Il libro nero
- Author: Giovanni Papini
- Language: Italian
- Publisher: Vallecchi [it]
- Publication date: 1951
- Publication place: Italy
- Pages: 395

= Il libro nero =

1951 novel by Giovanni Papini

Il libro nero. Nuovo diario di Gog (lit. 'The Black Book: Gog's New Diary') is a 1951 novel by the Italian writer Giovanni Papini. It is in the form of a diary with the views and adventures of the American millionaire Goggins, nicknamed Gog. It is the sequel to Papini's 1931 novel Gog.
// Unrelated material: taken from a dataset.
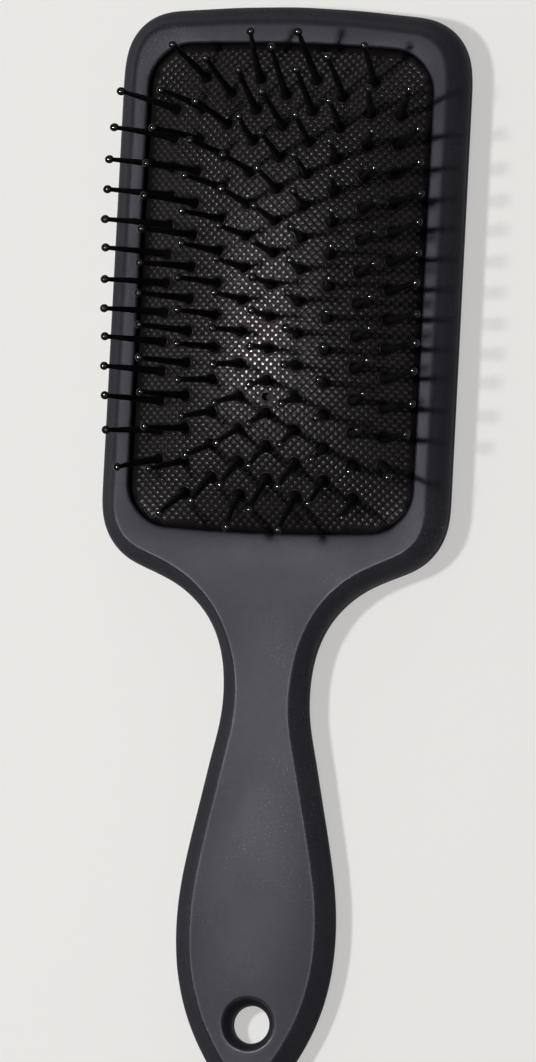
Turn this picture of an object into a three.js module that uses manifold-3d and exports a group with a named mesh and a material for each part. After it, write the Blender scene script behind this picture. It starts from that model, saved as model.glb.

It was awarded the Premio Marzotto.

==Picasso quotation==
The book contains fictitious interviews with famous people including Adolf Hitler, Guglielmo Marconi, Frank Lloyd Wright, Salvador Dalí and Pablo Picasso. A self-critical comment from the book's version of Picasso was quoted by several publications as genuine. In this comment, Picasso says: "When I am alone with myself, I have not the courage to think of myself as an artist in the great and ancient sense of the term. Giotto, Titian, Rembrandt and Goya were great painters; I am only a public entertainer who has understood his times and has exhausted as best he could the imbecility, the vanity, the cupidity of his contemporaries. Mine is a bitter confession, more painful than it may appear, but it has the merit of being sincere." Life, having published the quotation as genuine, published a correction in 1969 where it attributed it to Il libro nero and wrote that it reflects Papini's view of contemporaneous culture rather than Picasso's.